On Sep. 2, depositors massed in front of the Coeurs Unis credit cooperative in Port-au-Prince, which had promised on that date to pay "shareholders" interest on their deposits. But depositors were unable to enter the bank, which was surrounded by and filled with security guards and policemen. Coeurs Unis spokesman, Yves Penel, claimed that the cooperative was ready to honor its promise to pay out interest payments, but was asked not to do so by the Bank of the Republic of Haiti (BRH) and the CNC.

Pétiote denied and admitted to the charge. "Neither the CNC nor the BRH asked Coeurs Unis to not open," he said. "It is a law that just passed. The law says that now it is the BRH which will control all the cooperatives. And the BRH and the CNC still have preliminary work to do before things can get underway."

Penel also denied rumors that the Coeurs Unis president, David Chery, had fled the country. Recently, several of the bank’s vehicles and other assets were taken at gunpoint by "men dressed in police uniforms," according to Chery. "They took assets worth 30 or 40 times the value of their deposits," he said.

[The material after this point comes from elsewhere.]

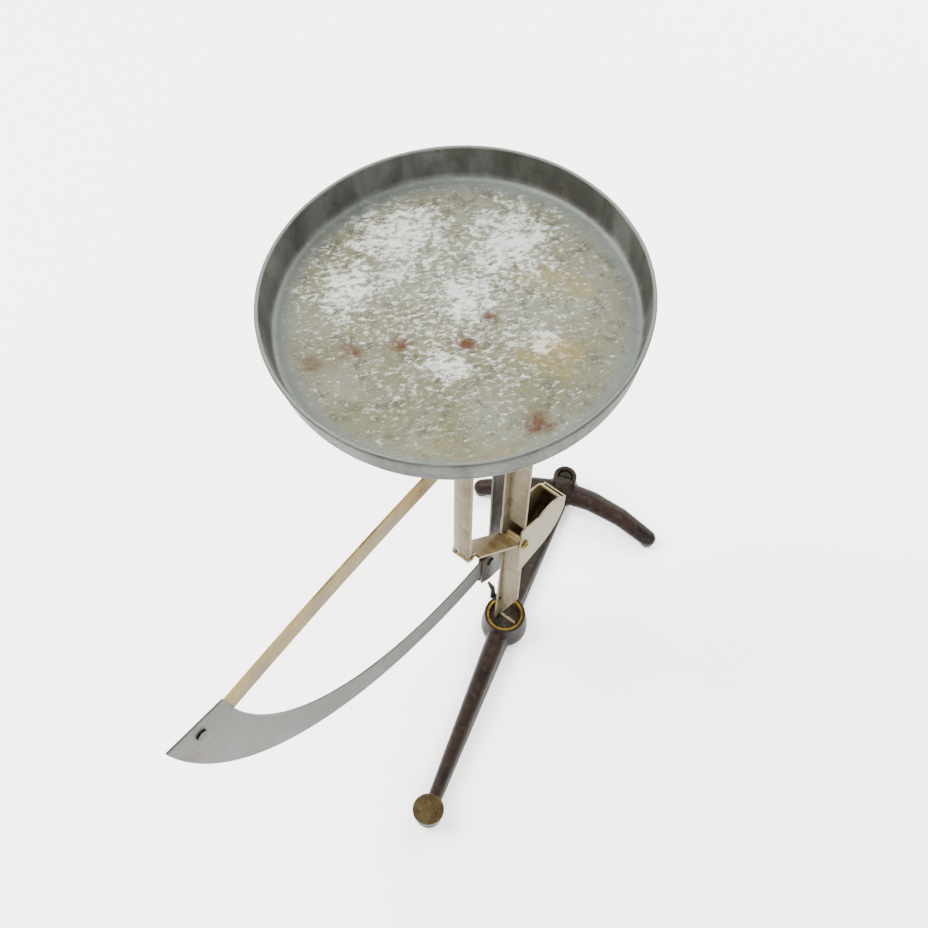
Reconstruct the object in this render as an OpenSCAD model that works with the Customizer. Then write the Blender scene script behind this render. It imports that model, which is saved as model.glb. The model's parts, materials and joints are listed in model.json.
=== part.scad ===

In a Sep. 2 press conference, the BRH, announced the creation of a Directorate of General Inspection of Popular Banks (DIGCP), which is called for by Article 146 of the new law on cooperatives promulgated on Jun. 26. According to the BRH vice-governor, Hancy Pierre-Louis, this law appoints the bank to supervise the cooperatives on the basis of information received from the CNC. (Under Duvalier era laws, the CNC was already supposed to oversee all cooperatives, but clearly did not do so.) This supervision, however, is not due to begin until Jul. 2003. "The Central Bank has made no decision yet about the credit and savings cooperatives," Pierre-Louis said.

Meanwhile, it was announced this week that the government deficit has soared to 2.5 billion Gourdes (about $100 million), up from 1 billion Gourdes ($40 million) last year and 900 million ($36 million) the year before. This has fueled ever-accelerating inflation, making the circle of popular demands and government broken promises ever more vicious.